Editor's Rating

7.5

REM

New Adventures In Hi-Fi can be a difficult album to digest. It doesn’t flow particularly well, it can drag and in places it can sound rather dull. There aren’t many REM fans that would claim that New Adventures In Hi-Fi is their favourite album. It’s reputation has suffered because of comparisons to those albums that went before, primarily the elegant Automatic for the People and the inelegant rocking Monster. This is rather unfair because if heard in the correct circumstances New Adventures In Hi-Fi can be a rewarding listen.

New Adventures In Hi-Fi is a wide and flat sounding recording and best experienced when the horizon is miles away. It’s a road trip album, a collection of songs that needs a changing landscape to make sense. If the album suffers from a lack of consistently great songs, it still has great moments. The piano line at the start of “How The West Was Won And Where It Got Us”, the chilling cellos through “E-Bow The Letter”, the strange alarm sounds that kick in about a minute into “Leave” and the fact that last track, “Electrolite” finishes with the line “I’m not scared, I’m outta here”. These are all great REM moments.

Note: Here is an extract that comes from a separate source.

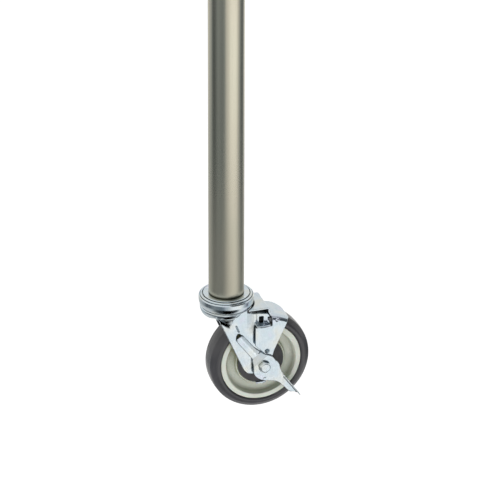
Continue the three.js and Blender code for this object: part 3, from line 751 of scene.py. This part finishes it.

There are some great songs to be found on New Adventures In Hi-Fi, but you need to give some of them time to grow. “Be Mine” is not the most immediate song, but repeated listens can reveal its charms and the same can be said for another three or four songs here. New Adventures In Hi-Fi is an album that requires patience, yes it’s a road trip, but take your time, there’s no need to get a speeding ticket. One track here that is immediate is the rocking “Wake Up Bomb”, which I know is a song that many REM fans dislike, but I find it strangely listenable. It’s rumoured that “Wake Up Bomb” was written as a warning to the nostalgia-hungry Brit-pop bands that were clogging up the UK charts at the time and with it’s lyrics that mention T. Rex moves, low-assed bootcut jeans and the themes of empty nostalgia, those rumours could very well be true.

New Adventures In Hi-Fi can be a clumsy album, it has a few dud tracks and perhaps trying to record most of the album in sound-checks while on the road was probably not the smartest move in the world, but it still manages moments of greatness if you are willing to invest the time in it.